Text cuts exaggerated the play's insistent focus on its fascinating protagonist. James Newcomb, as Richard, took his cue from Anthony Sher's legendary "bottled spider" performance (RSC, 1984). Richard's hump and withered arm and leg were less noticeable than the forearm crutches which he used to skitter across the stage in quick bursts of motion. His entrances for his opening soliloquy and his coronation effectively divided the play into the contrasting tales of his meteoric rise to win the crown and his slower, inexorable fall. Even the ill-considered framing device that brought the play's disconsolate female characters on first could not obliterate the power of Richard's initial entrance. He exploded out of the darkness upstage, charging straight at the audience, a frighteningly uninterpretable shape until he reached the center-stage pool of light. Newcomb delivered Richard's first speech with amusing, confident authority. Some playgoers grumbled predictably about "inappropriate" laughter, but Newcomb's Richard brilliantly achieved the seduction of his complicit audience, charmed at first by his witty words but revulsed later by his bloody deeds.
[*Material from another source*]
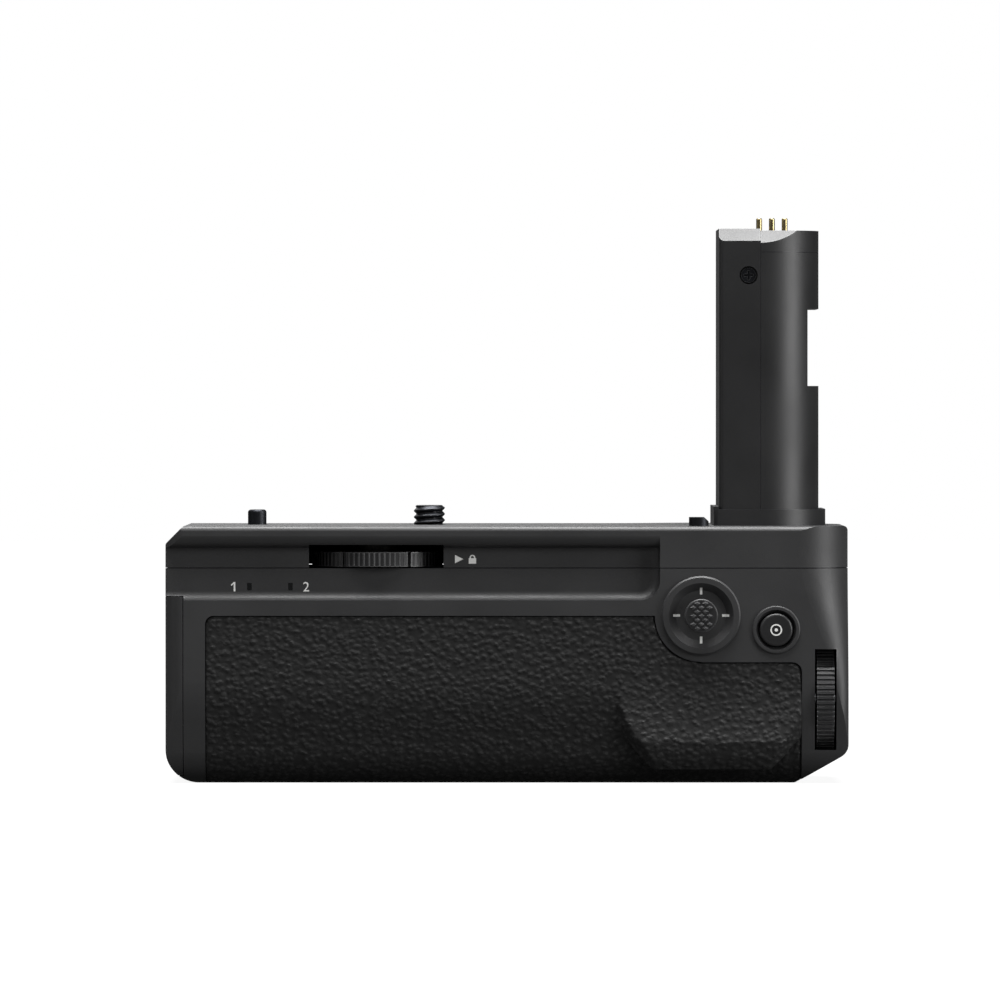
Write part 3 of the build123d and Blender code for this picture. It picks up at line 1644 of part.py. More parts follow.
def push_button(r, proud, inside, stem_l, dish, round_r):
    """Button along its own height: cap, retaining flange and stem, with the face of the casing at zero."""
    low = -inside
    button = Cylinder(r, proud + inside, align=(Align.CENTER, Align.CENTER, Align.MIN))
    button = Pos(0, 0, low) * button
    rim = level_edges(button, proud)
    button = fillet(rim, round_r)
    if dish > 0:
        ball_r = (r * r + dish * dish) / (2 * dish)
        button -= Pos(0, 0, proud + ball_r - dish) * Sphere(ball_r)
    button += Pos(0, 0, low - button_flange_t) * Cylinder(
        r + button_flange, button_flange_t, align=(Align.CENTER, Align.CENTER, Align.MIN))
    if stem_l > 0:
        button += Pos(0, 0, low - button_flange_t - stem_l) * Cylinder(
            button_stem_r, stem_l, align=(Align.CENTER, Align.CENTER, Align.MIN))
    return button


def focus_button():
    inside = wall + fit_gap
    stem_l = -rear_y + switch_y - inside - button_flange_t - focus_travel - switch_spare
    return facing_rear(focus_x, focus_z, rear_y) * push_button(
        focus_r, focus_proud, inside, stem_l, 0, focus_round)


def end_button(z):
    facing = Plane(origin=(right_x, end_button_y, z), x_dir=(0, 1, 0), z_dir=(1, 0, 0)).location
    return facing * push_button(end_button_r, -end_button_sunk, wall + fit_gap, 0, end_button_dish, fit_gap)


def shutter_bezel():
    groove_r = shutter_bezel_r - shutter_rim_t
    collar_in_r = shutter_collar_r - shutter_collar_t
    base_top = -shutter_base_in + shutter_base_t
    bezel = turned([
        (shutter_stem_r + slide_gap, -shutter_base_in), (shutter_bezel_r, -shutter_base_in),
        (shutter_bezel_r, shutter_rim_proud), (groove_r, shutter_rim_proud), (groove_r, base_top),
        (shutter_collar_r, base_top), (shutter_collar_r, shutter_collar_proud),
        (collar_in_r, shutter_collar_proud), (collar_in_r, base_top), (shutter_stem_r + slide_gap, base_top),
    ])
    return facet_plane.location * bezel


def lock_ring():
    inner_r = shutter_collar_r + slide_gap
    outer_r = shutter_bezel_r - shutter_rim_t - slide_gap
    low = -shutter_base_in + shutter_base_t + fit_gap
    ring = turned([(inner_r, low), (outer_r, low), (outer_r, lock_ring_proud), (inner_r, lock_ring_proud)])
    tab = Pos(outer_r - lock_tab_w / 4, 0, lock_tab_up) * Box(
        lock_tab_l + lock_tab_w / 4, lock_tab_w, lock_ring_proud - lock_tab_up + shutter_rim_proud,
        align=(Align.MIN, Align.CENTER, Align.MIN))
    return facet_plane.location * (ring + tab)


def shutter_button():
    r = shutter_collar_r - shutter_collar_t - slide_gap
    ball_r = (r * r + shutter_dish * shutter_dish) / (2 * shutter_dish)
    button = Pos(0, 0, -shutter_flange_in + shutter_travel) * Cylinder(
        r, shutter_proud + shutter_flange_in - shutter_travel, align=(Align.CENTER, Align.CENTER, Align.MIN))
    button = fillet(level_edges(button, shutter_proud), shutter_dish)
    button -= Pos(0, 0, shutter_proud + ball_r - shutter_dish) * Sphere(ball_r)
    stem_low = -shutter_base_in - shutter_stem_in
    button += Pos(0, 0, stem_low) * Cylinder(
        shutter_stem_r, -shutter_flange_in + shutter_travel - stem_low,
        align=(Align.CENTER, Align.CENTER, Align.MIN))
    return facet_plane.location * button


def shutter_switch():
    low = -shutter_base_in - shutter_stem_in - shutter_travel - switch_spare - shutter_switch_wall
    inner_r = shutter_stem_r + shutter_switch_wall
    cup = turned([
        (0, low), (shutter_switch_r, low), (shutter_switch_r, -shutter_base_in), (inner_r, -shutter_base_in),
        (inner_r, low + shutter_switch_wall), (0, low + shutter_switch_wall),
    ])
    return facet_plane.location * cup


# Control dials

def dial(r, w):
    """Ridged dial along its own height: rim, web, hub and bore."""
    ridges = round(2 * math.pi * r / dial_ridge_pitch)
    points = []
    for i in range(ridges):
        for reach, share in (
            (r - dial_ridge_d, 0), (r - dial_ridge_d, ridge_root_share),
            (r, ridge_rise_share), (r, ridge_top_share),
        ):
            angle = 2 * math.pi * (i + share) / ridges
            points.append((reach * math.cos(angle), reach * math.sin(angle)))
    rim = prism_z(make_face(Polyline(*points, close=True)), 0, w)
    rim -= rod_z(0, 0, -overrun, w + overrun, r - dial_rim_t)
    web_z = (w - dial_web_t) / 2
    rim += rod_z(0, 0, web_z, web_z + dial_web_t, r - dial_rim_t + fit_gap)
    rim += rod_z(0, 0, 0, w, dial_hub_r)
    return rim - rod_z(0, 0, -overrun, w + overrun, dial_axle_r + run_gap)


def along_x(x, y, z):
    return Plane(origin=(x, y, z), x_dir=(0, 1, 0), z_dir=(1, 0, 0)).location


def rear_dial():
    return along_x(rear_dial_x, rear_dial_y, rear_dial_z) * dial(rear_dial_r, rear_dial_w)


def front_dial():
    return along_x(front_dial_x, front_dial_y, front_dial_z) * dial(front_dial_r, front_dial_w)


def dial_axle(x0, x1, y, z):
    reach = dial_slot_side + dial_rib_t - fit_gap
    return rod_x(y, z, x0 - reach, x1 + reach, dial_axle_r)


stem_tall = stem_block()
stem_inside = stem_room()
stem_solid = (stem_tall - stem_inside) - notch_space(0)

pieces = {
    "top_cover": top_cover(),
    "rear_cover": rear_cover(),
    "front_cover": front_cover(),
    "bottom_plate": bottom_plate(),
    "rear_skin": rear_skin(),
    "front_skin": front_skin(),
    "case_screws": case_screws(),
    "tripod_socket": tripod_socket(),
    "battery_chamber": battery_chamber(),
    "battery_contacts": battery_contacts(),
    "contact_board": contact_board(),
    "latch_pins": latch_pins(),
    "battery_latch_rear": battery_latch(latch_low_z, -1),
    "battery_latch_front": battery_latch(latch_high_z, 1),
    "battery_door": battery_door(),
    "door_hinge_pin": door_hinge_pin(),
    "door_seal": door_seal(),
    "door_latch": door_latch(),
    "attachment_wheel": attachment_wheel(),
    "wheel_gear": wheel_gear(),
    "wheel_axle": wheel_axle(),
    "gear_plate": gear_plate(),
    "attachment_screw": attachment_screw(),
    "screw_gear": screw_gear(),
    "screw_bush": screw_bush(),
    "locating_pin": locating_pin(),
    "guide_stud": guide_stud(),
    "stem_shell": stem_shell(),
    "stem_cover": stem_cover(),
    "stem_cap": stem_cap(),
    "stem_collar": stem_collar(),
    "stem_screw": stem_screw(),
    "stem_board": stem_board(),
    "contact_block": contact_block(),
    "control_board": control_board(),
    "main_board": main_board(),
    "end_board": end_board(),
    "lamp_lenses": lamp_lenses(),
    "joystick_bezel": joystick_bezel(),
    "joystick_base": joystick_base(),
    "joystick_yoke": joystick_yoke(),
    "joystick_shaft": joystick_shaft(),
    "joystick_cap": joystick_cap(),
    "focus_button": focus_button(),
    "end_button_lower": end_button(end_button_low_z),
    "end_button_upper": end_button(end_button_high_z),
    "shutter_bezel": shutter_bezel(),
    "lock_ring": lock_ring(),
    "shutter_button": shutter_button(),
    "shutter_switch": shutter_switch(),
    "rear_dial": rear_dial(),
    "rear_dial_axle": dial_axle(rear_dial_x, rear_dial_end_x, rear_dial_y, rear_dial_z),
    "front_dial": front_dial(),
    "front_dial_axle": dial_axle(front_dial_x, front_dial_end_x, front_dial_y, front_dial_z),
}
for number, x in enumerate(pin_places(), start=1):
    pieces[f"contact_pin_{number}"] = contact_pin(x)

for name, piece in pieces.items():
    export_step(piece, f"parts/{name}.step")
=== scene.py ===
import json
import math

import bmesh
import bpy
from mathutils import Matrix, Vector
from mathutils.bvhtree import BVHTree


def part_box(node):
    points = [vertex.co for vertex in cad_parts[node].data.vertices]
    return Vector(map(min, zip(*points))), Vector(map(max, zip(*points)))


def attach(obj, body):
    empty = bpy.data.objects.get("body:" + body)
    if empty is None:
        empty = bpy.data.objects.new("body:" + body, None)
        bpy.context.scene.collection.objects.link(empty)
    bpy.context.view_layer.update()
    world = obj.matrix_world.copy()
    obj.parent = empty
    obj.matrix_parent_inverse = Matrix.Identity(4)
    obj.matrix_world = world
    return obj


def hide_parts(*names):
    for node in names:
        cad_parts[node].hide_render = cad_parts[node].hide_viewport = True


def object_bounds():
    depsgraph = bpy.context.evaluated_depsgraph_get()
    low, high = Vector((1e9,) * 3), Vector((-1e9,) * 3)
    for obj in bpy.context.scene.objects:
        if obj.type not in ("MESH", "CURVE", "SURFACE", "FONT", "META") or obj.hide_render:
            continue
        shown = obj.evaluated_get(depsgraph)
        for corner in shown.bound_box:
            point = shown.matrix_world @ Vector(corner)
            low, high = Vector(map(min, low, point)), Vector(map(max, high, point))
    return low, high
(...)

Richard's coronation marked his apex. To martial music, he descended downstage trailing a ridiculously long train of red satin and wearing a look of determined, inward self-satisfaction. Then, startlingly, he tripped and fell, shook off his courtiers' proffered aid, and glared at the audience. The confiding charm was gone, and Richard's downhill slide was underway.
The production also pointed up nicely the parallel scenes in which Richard masterfully uses his powers of persuasion on Lady Anne and Queen Elizabeth, signaling his success in the first instance by Anne's proud smile upon accepting his ring. Even more compelling was Richard's ambiguous encounter with Queen Elizabeth, to advance his plan of marrying her daughter. Queen Elizabeth's opaque parrying of Richard's sexually aggressive suit, with verbal dexterity and an answering kiss, left him assured of his conquest and left us uncertain of what we had just witnessed.
The moment made Elizabeth a more effective figure of female resistance than Queen Margaret, whose role Appel amplified by bringing her onstage whenever others recalled her prophetic curses; the director also began and ended the play with Margaret, Elizabeth, the Duchess of York, and Anne singing the antiphonal lines from 4.4 ("I had an Edward till a Richard killed him ...") while wandering about the stage. Thinking that the aged queen would seem insufficiently powerful, Appel put a youngish Margaret in a dirty, tattered gown, breastplate, combat boots, platinum blonde wig, and pallid make-up that left playgoers uncertain whether she was a ghost or a human presence.
The production's foregrounding of female victims passed for a feminist interpretation of Richard III in the same vague way that its vacuously self-righteous Richmond (artfully achieved by Danforth Comins) passed for a political statement, inviting us to see history as an unending succession of ruthless, power-corrupted men and helpless victims. Both these politically quiescent gestures felt like afterthoughts, the real muscle of the production going into its psychologized presentation of Richard. The production's script systematically stripped away nearly everything that makes Richard III the political tragedy of a whole country, rather than one man or a family dynasty. Richard's victims were silenced almost as effectively by the OSF script as by Richard himself. Clarence's agonized, conscience-stricken reflection upon his dream was cut short, as was his urgent debate with the men sent to murder him. Clarence's children, too, were excised. The beautiful and moving speech of recognition in which Hastings compares the ambitious man to a "drunken sailor on a mast" was omitted. Child actors perhaps accounted for cuts to the little princes' scene, but the effect nonetheless was to short-change Shakespeare's investment in the pathos of their deaths and to lose the historical perspective provided by Prince Edward's meditation on the legacy that a great monarch (Julius Caesar) might leave. The production also erased the "three citizens" scene, with its deft miniature portrait of a whole nation anxiously wondering what the regime change portends for ordinary people. Gone, too, was the scrivener's scene. Collectively, these cuts bespoke a production little interested in the world beyond the psychology of personality and human relationships.
It is hard to think of a time when Shakespeare's Richard III might have spoken more incisively to Americans than in the months during which the company prepared its script and rehearsed the play, not long after an outwardly pious administration, of questionable legitimacy, had consolidated its power by driving the country to war with a campaign of falsehoods about "weapons of mass destruction":
Who is so gross That cannot see this palpable device? Yet who so bold but says he sees it not? Bad is the world, and all will come to naught When such ill dealing must be seen in thought.
At a time when news media, managed by the entertainment divisions of multinational corporations, had failed us, a theatre company could have staged a Richard III that really mattered--not by laboring heavy-handedly to establish parallels with the misdeeds of the current administration, but simply by letting the scrivener's words--Shakespeare's words--be spoken freely on a public stage.